◆ DATA PROVIDED:
[Begin]

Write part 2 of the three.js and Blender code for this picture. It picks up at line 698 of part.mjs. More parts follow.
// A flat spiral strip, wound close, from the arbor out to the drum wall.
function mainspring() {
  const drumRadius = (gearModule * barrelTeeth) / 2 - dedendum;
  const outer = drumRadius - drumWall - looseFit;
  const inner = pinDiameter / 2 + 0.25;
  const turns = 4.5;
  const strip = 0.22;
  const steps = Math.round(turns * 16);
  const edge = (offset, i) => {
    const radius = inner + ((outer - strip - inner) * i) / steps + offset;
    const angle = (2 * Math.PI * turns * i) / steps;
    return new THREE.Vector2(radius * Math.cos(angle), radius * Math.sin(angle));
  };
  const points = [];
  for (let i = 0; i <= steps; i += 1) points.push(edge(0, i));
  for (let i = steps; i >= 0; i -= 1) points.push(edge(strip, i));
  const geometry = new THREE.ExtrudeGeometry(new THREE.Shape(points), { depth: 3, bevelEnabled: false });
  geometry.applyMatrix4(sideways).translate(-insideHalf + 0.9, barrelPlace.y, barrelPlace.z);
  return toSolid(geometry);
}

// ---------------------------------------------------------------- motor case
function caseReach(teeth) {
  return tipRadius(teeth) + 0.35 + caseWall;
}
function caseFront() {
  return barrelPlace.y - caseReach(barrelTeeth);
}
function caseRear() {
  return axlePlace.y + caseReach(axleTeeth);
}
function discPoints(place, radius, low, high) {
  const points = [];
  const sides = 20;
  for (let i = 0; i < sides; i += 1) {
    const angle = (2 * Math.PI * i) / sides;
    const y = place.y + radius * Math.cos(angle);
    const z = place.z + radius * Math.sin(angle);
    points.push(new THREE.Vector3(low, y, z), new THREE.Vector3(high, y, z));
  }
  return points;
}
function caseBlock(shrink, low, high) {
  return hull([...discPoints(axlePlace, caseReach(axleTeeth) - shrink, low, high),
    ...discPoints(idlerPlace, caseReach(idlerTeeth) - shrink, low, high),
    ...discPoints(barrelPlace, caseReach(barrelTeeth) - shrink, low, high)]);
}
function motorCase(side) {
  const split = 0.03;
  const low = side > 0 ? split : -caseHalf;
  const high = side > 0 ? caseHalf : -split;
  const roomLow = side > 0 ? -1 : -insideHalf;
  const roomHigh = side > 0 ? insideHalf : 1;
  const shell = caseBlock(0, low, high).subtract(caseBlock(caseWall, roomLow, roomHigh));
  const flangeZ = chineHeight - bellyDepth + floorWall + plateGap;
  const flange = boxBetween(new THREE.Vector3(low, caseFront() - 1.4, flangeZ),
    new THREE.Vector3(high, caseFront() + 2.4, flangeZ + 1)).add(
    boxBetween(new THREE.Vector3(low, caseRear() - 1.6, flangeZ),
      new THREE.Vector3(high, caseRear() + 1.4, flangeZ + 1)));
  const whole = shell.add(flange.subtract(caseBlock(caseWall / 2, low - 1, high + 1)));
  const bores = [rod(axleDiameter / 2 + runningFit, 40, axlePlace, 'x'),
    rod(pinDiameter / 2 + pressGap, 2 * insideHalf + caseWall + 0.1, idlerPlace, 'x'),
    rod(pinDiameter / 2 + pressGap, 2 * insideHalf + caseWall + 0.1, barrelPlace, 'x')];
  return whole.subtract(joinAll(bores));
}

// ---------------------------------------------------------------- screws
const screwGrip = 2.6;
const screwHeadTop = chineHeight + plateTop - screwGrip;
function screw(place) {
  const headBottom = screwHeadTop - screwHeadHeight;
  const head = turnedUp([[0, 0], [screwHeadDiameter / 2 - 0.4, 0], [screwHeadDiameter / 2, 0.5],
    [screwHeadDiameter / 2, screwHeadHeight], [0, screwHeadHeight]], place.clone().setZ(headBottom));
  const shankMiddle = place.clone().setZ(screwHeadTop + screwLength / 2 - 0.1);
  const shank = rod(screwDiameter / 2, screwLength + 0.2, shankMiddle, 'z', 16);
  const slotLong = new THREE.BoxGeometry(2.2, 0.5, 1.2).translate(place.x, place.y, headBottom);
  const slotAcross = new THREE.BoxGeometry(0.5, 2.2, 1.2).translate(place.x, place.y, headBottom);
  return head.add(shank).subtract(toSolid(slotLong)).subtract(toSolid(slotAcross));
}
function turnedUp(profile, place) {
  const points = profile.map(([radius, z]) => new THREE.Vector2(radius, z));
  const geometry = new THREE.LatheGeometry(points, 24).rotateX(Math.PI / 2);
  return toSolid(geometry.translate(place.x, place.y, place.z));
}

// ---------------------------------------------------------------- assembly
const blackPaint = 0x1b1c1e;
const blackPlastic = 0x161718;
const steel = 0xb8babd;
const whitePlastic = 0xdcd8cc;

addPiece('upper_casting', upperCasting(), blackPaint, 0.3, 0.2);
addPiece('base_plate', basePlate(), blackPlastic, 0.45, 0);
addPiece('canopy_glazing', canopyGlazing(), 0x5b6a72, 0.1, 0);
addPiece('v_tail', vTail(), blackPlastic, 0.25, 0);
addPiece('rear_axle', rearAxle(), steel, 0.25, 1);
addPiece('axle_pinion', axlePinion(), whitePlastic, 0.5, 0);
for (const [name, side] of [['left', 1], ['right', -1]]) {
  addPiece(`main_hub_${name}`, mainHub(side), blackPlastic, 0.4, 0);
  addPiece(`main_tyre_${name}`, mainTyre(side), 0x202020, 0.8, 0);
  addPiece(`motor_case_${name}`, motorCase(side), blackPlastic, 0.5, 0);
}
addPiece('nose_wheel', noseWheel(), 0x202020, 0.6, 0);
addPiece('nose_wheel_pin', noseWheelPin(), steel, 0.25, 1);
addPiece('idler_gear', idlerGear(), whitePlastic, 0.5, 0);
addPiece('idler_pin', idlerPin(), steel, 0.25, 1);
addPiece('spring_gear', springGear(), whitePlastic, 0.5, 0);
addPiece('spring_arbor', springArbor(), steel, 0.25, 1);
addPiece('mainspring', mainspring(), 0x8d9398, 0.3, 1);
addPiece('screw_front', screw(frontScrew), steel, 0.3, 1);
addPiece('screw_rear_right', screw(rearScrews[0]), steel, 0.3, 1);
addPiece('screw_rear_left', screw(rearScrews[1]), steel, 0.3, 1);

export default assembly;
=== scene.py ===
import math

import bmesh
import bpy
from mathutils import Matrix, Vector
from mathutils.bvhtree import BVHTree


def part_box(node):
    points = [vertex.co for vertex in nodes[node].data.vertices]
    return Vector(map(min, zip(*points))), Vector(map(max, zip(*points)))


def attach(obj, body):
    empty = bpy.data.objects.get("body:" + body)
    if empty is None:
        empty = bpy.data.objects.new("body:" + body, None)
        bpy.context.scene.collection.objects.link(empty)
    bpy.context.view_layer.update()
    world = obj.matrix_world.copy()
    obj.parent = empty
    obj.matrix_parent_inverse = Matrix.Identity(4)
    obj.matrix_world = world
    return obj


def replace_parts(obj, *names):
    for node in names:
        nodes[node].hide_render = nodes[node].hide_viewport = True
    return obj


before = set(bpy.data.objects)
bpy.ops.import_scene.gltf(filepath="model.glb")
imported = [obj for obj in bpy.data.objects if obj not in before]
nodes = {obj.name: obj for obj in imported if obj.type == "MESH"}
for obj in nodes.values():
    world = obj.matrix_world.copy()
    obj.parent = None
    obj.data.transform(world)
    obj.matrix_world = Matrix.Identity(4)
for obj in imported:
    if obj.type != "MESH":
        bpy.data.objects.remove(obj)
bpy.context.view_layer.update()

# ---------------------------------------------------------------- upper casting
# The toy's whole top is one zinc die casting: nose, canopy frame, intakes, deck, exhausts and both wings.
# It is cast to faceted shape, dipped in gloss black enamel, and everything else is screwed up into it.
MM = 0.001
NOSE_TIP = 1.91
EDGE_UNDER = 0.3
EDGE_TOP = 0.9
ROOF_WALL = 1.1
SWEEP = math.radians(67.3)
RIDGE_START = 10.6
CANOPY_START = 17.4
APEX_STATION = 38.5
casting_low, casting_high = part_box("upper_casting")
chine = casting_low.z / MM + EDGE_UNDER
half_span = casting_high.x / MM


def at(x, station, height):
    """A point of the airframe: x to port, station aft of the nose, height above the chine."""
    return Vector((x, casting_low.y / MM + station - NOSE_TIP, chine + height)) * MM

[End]

◆ WHAT IS ASKED:
Exactly the lines from the one holding "addPiece('mainspring', mainspring(), 0x8d9398, 0.3, 1);" through the one holding "points = [vertex.co" should be printed, ends included.

◆ SOLUTION TO THIS PROBLEM:
addPiece('mainspring', mainspring(), 0x8d9398, 0.3, 1);
addPiece('screw_front', screw(frontScrew), steel, 0.3, 1);
addPiece('screw_rear_right', screw(rearScrews[0]), steel, 0.3, 1);
addPiece('screw_rear_left', screw(rearScrews[1]), steel, 0.3, 1);

export default assembly;
=== scene.py ===
import math

import bmesh
import bpy
from mathutils import Matrix, Vector
from mathutils.bvhtree import BVHTree


def part_box(node):
    points = [vertex.co for vertex in nodes[node].data.vertices]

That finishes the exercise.